Customs : Special relationship with the supplier : Apart from the fact that OAK hold 45% of equity in the appellant company, there are other features which are a pointer that the two companies have interest in the business of each other. They have been having a common Chairman for several years. The appellants by virtue of an agreement with OAK, are entitled to an over-riding commission of 7½% on imports of goods by independent buyers in India from OAK. The right to get over-riding commission is generally enjoyed by a sole selling agent. The sole selling agent, in turn, is recognised as a `special relationship' in trade and commercial world. It is not quite clear as to why the appellant company was getting from OAK their inter-company price-lists and other confidential price-lists. An ordinary equity holder is not entitled to get such type of confidential information. Another intriguing feature in our view is as to why the appellants were supplying at periodical intervals to OAK financial and administrative statements pertaining to their functioning. The only plausible explanation for such a state of affairs is that OAK were monitoring the performance of the appellants. The right of a person or a corporate body having share holding in another company does not confer a right of this type. It may be difficult to go to all along with Shri Nair's contention that the `appellants belong to OAK'. Nevertheless, it is clear that the appellants and OAK have common commercial interests other than those arising from the OAK having a portion of the equity in the appellant company. In view of the factors stated above we concur with Collector's finding that imports made by the appellants had to be assessed under Section 14(1)(b) of the Act.(Para 13).

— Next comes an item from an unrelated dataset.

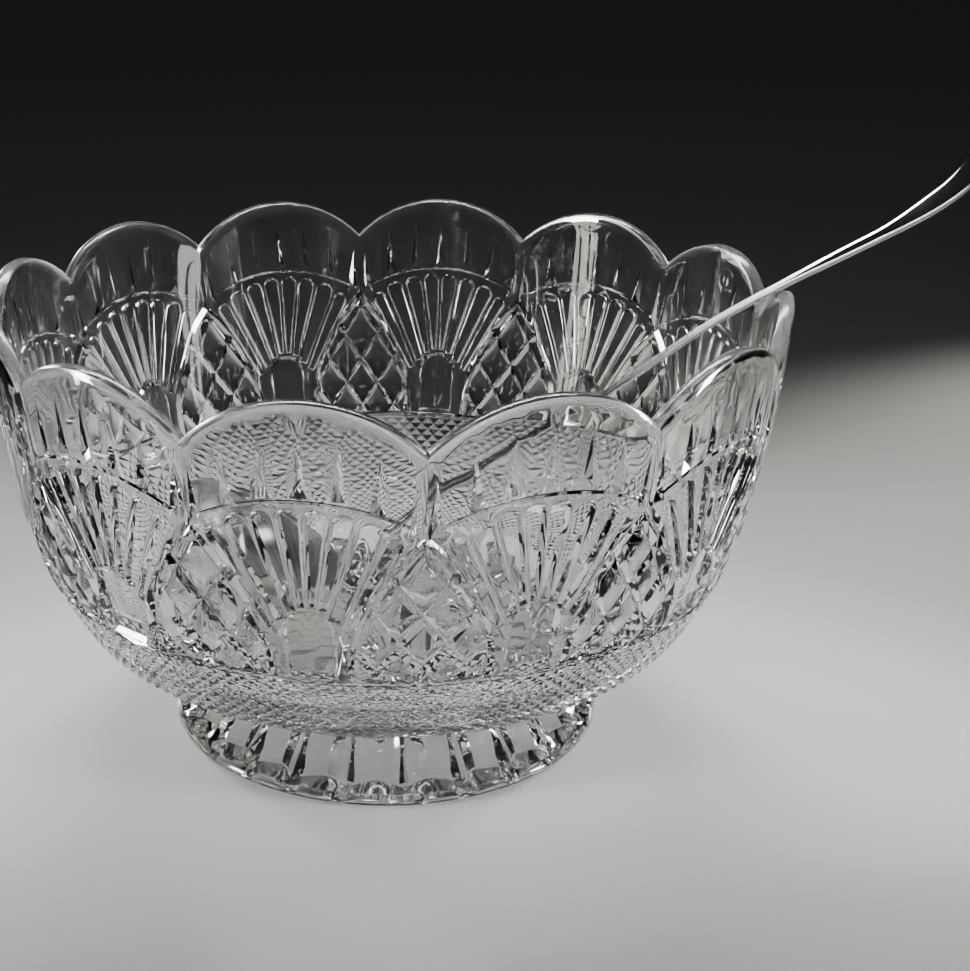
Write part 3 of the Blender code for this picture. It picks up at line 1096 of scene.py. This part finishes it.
def build_cup(path):
    lip_centre, axis, outward = cup_frame(path)
    side = Vector((0.0, 1.0, 0.0))
    turns = [math.tau * index / CUP_STEPS for index in range(CUP_STEPS)]
    rings = []
    for radius, height in cup_profile():
        rings.append([lip_centre + axis * height + outward * (radius * math.cos(turn))
                      + side * (radius * math.sin(turn)) for turn in turns])
    points, faces = grid_rings(rings)
    last_ring = (len(rings) - 1) * CUP_STEPS
    for first, height in ((0, -CUP_DEPTH), (last_ring, CUP_WALL - CUP_DEPTH)):
        hub = len(points)
        points.append(lip_centre + axis * height)
        faces += [(first + index, first + (index + 1) % CUP_STEPS, hub) for index in range(CUP_STEPS)]
    cup = mesh_piece("ladle_cup_drawn", points, faces, steel_material("cup_steel", 0.10, 0.24),
                     STEEL_CREASE)
    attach(cup, "ladle")
    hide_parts("ladle_cup")


def steel_material(name, smoothest, roughest):
    """Polished stainless steel with fine wiping marks, faint clouding and soft finger smears."""
    material = bpy.data.materials.new(name)
    material.use_nodes = True
    nodes, links = material.node_tree.nodes, material.node_tree.links
    shader = nodes["Principled BSDF"]
    shader.inputs["Metallic"].default_value = 1.0
    place = nodes.new("ShaderNodeTexCoord")
    stretch = nodes.new("ShaderNodeMapping")
    stretch.inputs["Rotation"].default_value = (0.0, math.radians(33.0), 0.0)
    stretch.inputs["Scale"].default_value = (40.0, 1400.0, 1400.0)
    grain = noise_node(nodes, 1.0, 3.0)
    smear = noise_node(nodes, 60.0, 4.0)
    mixed = multiply_add_node(nodes, 0.4)
    rough = range_node(nodes, (0.45, 0.95), (smoothest, roughest))
    tone = tone_node(nodes, (0.3, (0.66, 0.66, 0.65)), (0.7, (0.82, 0.82, 0.81)))
    bump = nodes.new("ShaderNodeBump")
    bump.inputs["Strength"].default_value = 0.04
    bump.inputs["Distance"].default_value = 0.0002
    links.new(place.outputs["Object"], stretch.inputs["Vector"])
    links.new(place.outputs["Object"], smear.inputs["Vector"])
    links.new(stretch.outputs["Vector"], grain.inputs["Vector"])
    links.new(grain.outputs["Fac"], mixed.inputs[0])
    links.new(smear.outputs["Fac"], mixed.inputs[2])
    links.new(mixed.outputs["Value"], rough.inputs["Value"])
    links.new(rough.outputs["Result"], shader.inputs["Roughness"])
    links.new(smear.outputs["Fac"], tone.inputs["Fac"])
    links.new(tone.outputs["Color"], shader.inputs["Base Color"])
    links.new(grain.outputs["Fac"], bump.inputs["Height"])
    links.new(bump.outputs["Normal"], shader.inputs["Normal"])
    return material


# --- Floor, light and camera -----------------------------------------------------------

FLOOR_HALF = 6.0
FLOOR_DROP = 0.0004
FLOOR_COLOUR = (0.62, 0.62, 0.61, 1.0)
WORLD_COLOUR = (0.014, 0.014, 0.016, 1.0)
COOL = (0.93, 0.97, 1.0)
NEUTRAL = (1.0, 1.0, 1.0)
WARM = (1.0, 0.97, 0.91)
EYE_DISTANCE = 3.967 * RIM_RADIUS
EYE_HEIGHT = 2.185 * RIM_RADIUS
EYE_TURN = math.radians(4.888)
EYE_DOWN = math.radians(21.57)
SENSOR_WIDTH = 36.0
LENS = 60.06
FRAME_SHIFT = 0.1019


def build_floor():
    corners = [(x * FLOOR_HALF, y * FLOOR_HALF, 0.0) for x, y in ((-1, -1), (1, -1), (1, 1), (-1, 1))]
    mesh = bpy.data.meshes.new("floor")
    mesh.from_pydata(corners, [], [(0, 1, 2, 3)])
    material = bpy.data.materials.new("floor_pale")
    material.use_nodes = True
    shader = material.node_tree.nodes["Principled BSDF"]
    shader.inputs["Base Color"].default_value = FLOOR_COLOUR
    shader.inputs["Roughness"].default_value = 0.6
    mesh.materials.append(material)
    floor = bpy.data.objects.new("floor", mesh)
    floor.location = (0.0, 0.0, -FLOOR_DROP)
    bpy.context.scene.collection.objects.link(floor)


def area_light(name, place, aim, size, power, spread, colour):
    """Soft rectangular lamp at a place in metres, turned to an aim; power in watts, spread in degrees."""
    light = bpy.data.lights.new(name, "AREA")
    light.color = colour
    light.spread = math.radians(spread)
    light.shape = "RECTANGLE"
    light.size, light.size_y = size
    light.energy = power
    lamp = bpy.data.objects.new(name, light)
    lamp.location = place
    lamp.rotation_euler = (Vector(aim) - Vector(place)).to_track_quat("-Z", "Y").to_euler()
    bpy.context.scene.collection.objects.link(lamp)


def build_lights():
    """Floor light in front, and boxes behind and beside the bowl that brighten its cut edges."""
    world = bpy.data.worlds.new("studio")
    world.use_nodes = True
    world.node_tree.nodes["Background"].inputs["Color"].default_value = WORLD_COLOUR
    bpy.context.scene.world = world
    rim = (0.0, 0.0, 0.20)
    floor_in_front = (0.02, -0.14, 0.0)
    under_bowl = (0.0, 0.0, 0.0)
    area_light("key_box", (0.04, -0.36, 0.46), floor_in_front, (0.30, 0.18), 0.26, 125.0, NEUTRAL)
    area_light("top_fill", (0.0, 0.10, 1.50), under_bowl, (1.20, 1.20), 0.5, 180.0, NEUTRAL)
    area_light("back_left_box", (-0.42, 0.62, 0.22), rim, (0.09, 0.32), 1.3, 44.0, COOL)
    area_light("back_right_box", (0.66, 0.56, 0.22), rim, (0.09, 0.32), 1.4, 44.0, WARM)
    area_light("back_top_strip", (0.0, 0.46, 0.72), rim, (0.80, 0.07), 1.3, 60.0, NEUTRAL)
    area_light("left_box", (-0.60, -0.10, 0.20), rim, (0.08, 0.32), 1.4, 42.0, WARM)
    area_light("right_box", (0.64, -0.20, 0.20), rim, (0.08, 0.32), 1.5, 42.0, COOL)


def build_camera():
    """Eye and lens that give the bowl the outline it has in its picture."""
    data = bpy.data.cameras.new("camera")
    data.sensor_width = SENSOR_WIDTH
    data.lens = LENS
    data.shift_x = FRAME_SHIFT
    camera = bpy.data.objects.new("camera", data)
    camera.location = (-EYE_DISTANCE * math.sin(EYE_TURN), -EYE_DISTANCE * math.cos(EYE_TURN), EYE_HEIGHT)
    camera.rotation_euler = (math.pi / 2.0 - EYE_DOWN, 0.0, -EYE_TURN)
    bpy.context.scene.collection.objects.link(camera)
    bpy.context.scene.camera = camera


build_camera()
build_floor()
build_lights()
build_bowl()
ladle_path = handle_path()
build_handle(ladle_path)
build_cup(ladle_path)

Valuation of imported goods within the purview of Section 14(1) of the Act : The case of the respondent is that the invoices issued by OAK are prepared on the basis of their inter-company prices which are much lower than the correct value of the imported goods. As regards the appellants' grievance that the Custom House has relied on values pertaining to a few stray imports by independent parties, the respondent's case is that in the absence of any other material, such invoices have to be taken into account for their worth. In a situation no other option but to resort to fix the values of the goods under Section 14(1)(b) applying the best judgment formula. There is no fault either in the Collector taking recourse to subjecting the appellants' goods to the provisions of Section 14(1)(b) or resorting to the best judgment formula.(Para 14). The only point unable to agree with the Collector is the basis on which the loading figure of 100% has been arrived at. In this context para 7.11 read with para 8 of the Collector's order is relevant. The Collector has, taken a view that the overhead and administration cost of OAK has not been correctly reflected in the invoices of OAK. He has taken the overhead and administration cost to be 60% of the factory cost of the goods. To this he has added the royalty of 4-5% and the over-riding commission of 7½%. When added up, this figure should come to approximately 70%. For the balance 30% i.e. 100%-70%, the Collector has not given any plausible basis.(Para 15). figure of 100% adopted by the Collector is on a higher side than would be warranted by the evidence and circumstances of the case. We feel that instead of loading the invoice by 100%, the same should be loaded by 50% (on the f.o.b. value). We have arrived at this figure of 50% loading by taking into account 5% towards royalty expenses, 7½% as over-riding commission and 37.5% towards overhead and administration expenses, which, in our view, do not get reflected in the invoice prices. This loading figure will apply to the entire range of goods viz. finished electronic products, equipments, machines, spares, raw materials etc. imported by the appellants from OAK.(Para 18).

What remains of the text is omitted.